WHAT NEEDS TO BE DONE
Keep only the lines of the data below that contain "piece", and copy them.

SOURCE EXCERPT

● ● ● ●

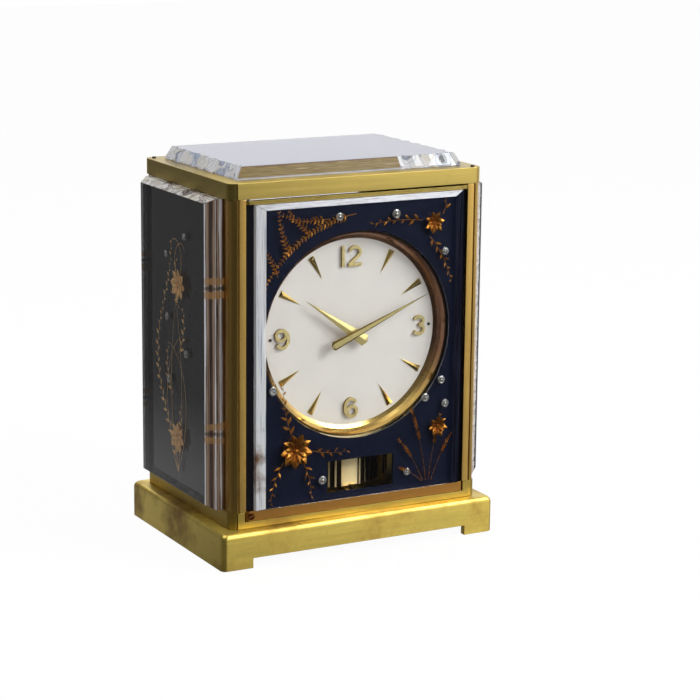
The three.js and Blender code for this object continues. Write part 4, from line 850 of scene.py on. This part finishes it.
def spots(*points):
    """Single points, with no edges."""
    return points, []


def grown(name, tree, path, values, place, body, slot):
    """Grows a geometry tree on a path in mm, and sets the plain mesh in its place on a body."""
    points, edges = path
    mesh = bpy.data.meshes.new(name + "_path")
    mesh.from_pydata([Vector(point) * MM for point in points], edges, [])
    holder = new_object(name + "_path", mesh)
    modifier = holder.modifiers.new(name, "NODES")
    modifier.node_group = bpy.data.node_groups[tree]
    for item in modifier.node_group.interface.items_tree:
        if item.in_out == "INPUT" and item.name in values:
            modifier[item.identifier] = values[item.name]
    evaluated = holder.evaluated_get(bpy.context.evaluated_depsgraph_get())
    result = bpy.data.meshes.new_from_object(evaluated)
    holder.modifiers.remove(modifier)
    bpy.data.objects.remove(holder)
    bpy.data.meshes.remove(mesh)
    result.transform(place)
    result.name = name
    result.shade_smooth()
    result.set_sharp_from_angle(angle=math.radians(38))
    piece = new_object(name, result)
    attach(piece, body)


class StageOperator(bpy.types.Operator):
    """Camera, floor and soft light"""
    bl_idname = "clock.stage"
    bl_label = "Stage"

    def execute(self, context):
        scene, settings = context.scene, context.scene.clock_stage
        aim = Vector(settings.camera_aim).normalized()
        right = aim.cross(Vector((0, 0, 1))).normalized()
        across = right * math.cos(settings.camera_roll) + right.cross(aim) * math.sin(settings.camera_roll)
        lens = bpy.data.cameras.new("camera")
        lens.lens = settings.camera_lens
        lens.sensor_width = 36
        lens.clip_end = 20
        scene.camera = new_object("camera", lens)
        scene.camera.matrix_world = axes_at(across, across.cross(aim), -aim, settings.camera_place)
        self.make_room(scene, settings)
        self.make_floor()
        self.make_lamps(settings)
        scene.view_settings.view_transform = "Standard"
        return {"FINISHED"}

    def sharp_rays(self, graph, path):
        """1 for rays that show something in a mirror or through a slab, 0 for soft light on matt faces."""
        sharp = graph.math("MAXIMUM", path["Is Glossy Ray"], path["Is Transmission Ray"])
        return graph.minus(sharp, graph.math("GREATER_THAN", path["Diffuse Depth"], 0.5), True)

    def make_room(self, scene, settings):
        """Plain light from all round; polished surfaces see a studio, dark in front and on the left."""
        world = bpy.data.worlds.new("room")
        world.use_nodes = True
        scene.world = world
        graph = Graph(world.node_tree)
        path = graph.add("ShaderNodeLightPath").outputs
        right, ahead, above = graph.axes("Generated")
        behind = graph.between(right, -0.4, 0.1, 0.13, 1.0)
        softbox = graph.times(graph.between(right, 0.34, 0.6, 0.12, 1.85),
                              graph.between(above, -0.05, 0.12, 0.35, 1.0))
        level = graph.mixed(graph.between(ahead, -0.15, 0.25), softbox, behind)
        level = graph.mixed(graph.between(above, 0.72, 0.95), level, 0.95)
        onward = graph.times(graph.between(ahead, 0.2, 0.5), graph.between(right, -0.1, 0.1))
        level = graph.mixed(path["Is Transmission Ray"], level, graph.mixed(onward, level, 1.0))
        level = graph.mixed(self.sharp_rays(graph, path), settings.room_level, level)
        level = graph.mixed(path["Is Camera Ray"], level, 1.0)
        light = graph.out("ShaderNodeBackground", {"Color": (1, 1, 1), "Strength": level})
        graph.add("ShaderNodeOutputWorld", {"Surface": light})

    def make_floor(self):
        """A wide pale floor that looks white from the camera and keeps the clock's shadow.

        Polished surfaces see it dark in front and on the left, as in a studio with black cloth there.
        """
        mesh = bpy.data.meshes.new("floor")
        half = 4.0
        mesh.from_pydata([(-half, -half, 0), (half, -half, 0), (half, half, 0), (-half, half, 0)], [],
                         [(0, 1, 2, 3)])
        floor = new_object("floor", mesh)
        made = bpy.data.materials.new("floor_white")
        made.use_nodes = True
        mesh.materials.append(made)
        graph = Graph(made.node_tree)
        right, ahead, _ = graph.axes()
        path = graph.add("ShaderNodeLightPath").outputs
        behind = graph.between(right, -0.25, 0.2, 0.13, 1.0)
        cloth = graph.mixed(graph.between(ahead, -0.12, 0.12), 0.035, behind)
        matt = graph.out("ShaderNodeBsdfDiffuse", {"Color": (0.62, 0.62, 0.62)})
        tone = graph.out("ShaderNodeEmission", {"Color": (1, 1, 1), "Strength": cloth})
        white = graph.out("ShaderNodeEmission", {"Color": (1, 1, 1), "Strength": 1.03})
        sharp = self.sharp_rays(graph, path)
        mirrored = graph.out("ShaderNodeMixShader", {0: sharp, 1: matt, 2: tone})
        onward = graph.times(graph.between(ahead, 0.0, 0.1), graph.between(right, 0.0, 0.12))
        through = graph.times(path["Is Transmission Ray"], onward)
        share = graph.times(graph.math("MAXIMUM", path["Is Camera Ray"], through), 0.93)
        surface = graph.out("ShaderNodeMixShader", {0: share, 1: mirrored, 2: white})
        graph.add("ShaderNodeOutputMaterial", {"Surface": surface})

    def make_lamps(self, settings):
        """A large soft key at the front right and a weaker one above."""
        for name, place, power, size in (("key", (0.95, -1.05, 1.0), settings.key_power, 0.8),
                                         ("overhead", (-0.1, 0.2, 1.4), settings.key_power * 0.35, 1.0)):
            lamp = bpy.data.lights.new(name, "AREA")
            lamp.energy = power
            lamp.size = size
            holder = new_object(name, lamp)
            holder.location = place
            aim = Vector((0, 0, 0.12)) - Vector(place)
            holder.rotation_euler = aim.to_track_quat("-Z", "Y").to_euler()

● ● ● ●

WORKED SOLUTION
    piece = new_object(name, result)
    attach(piece, body)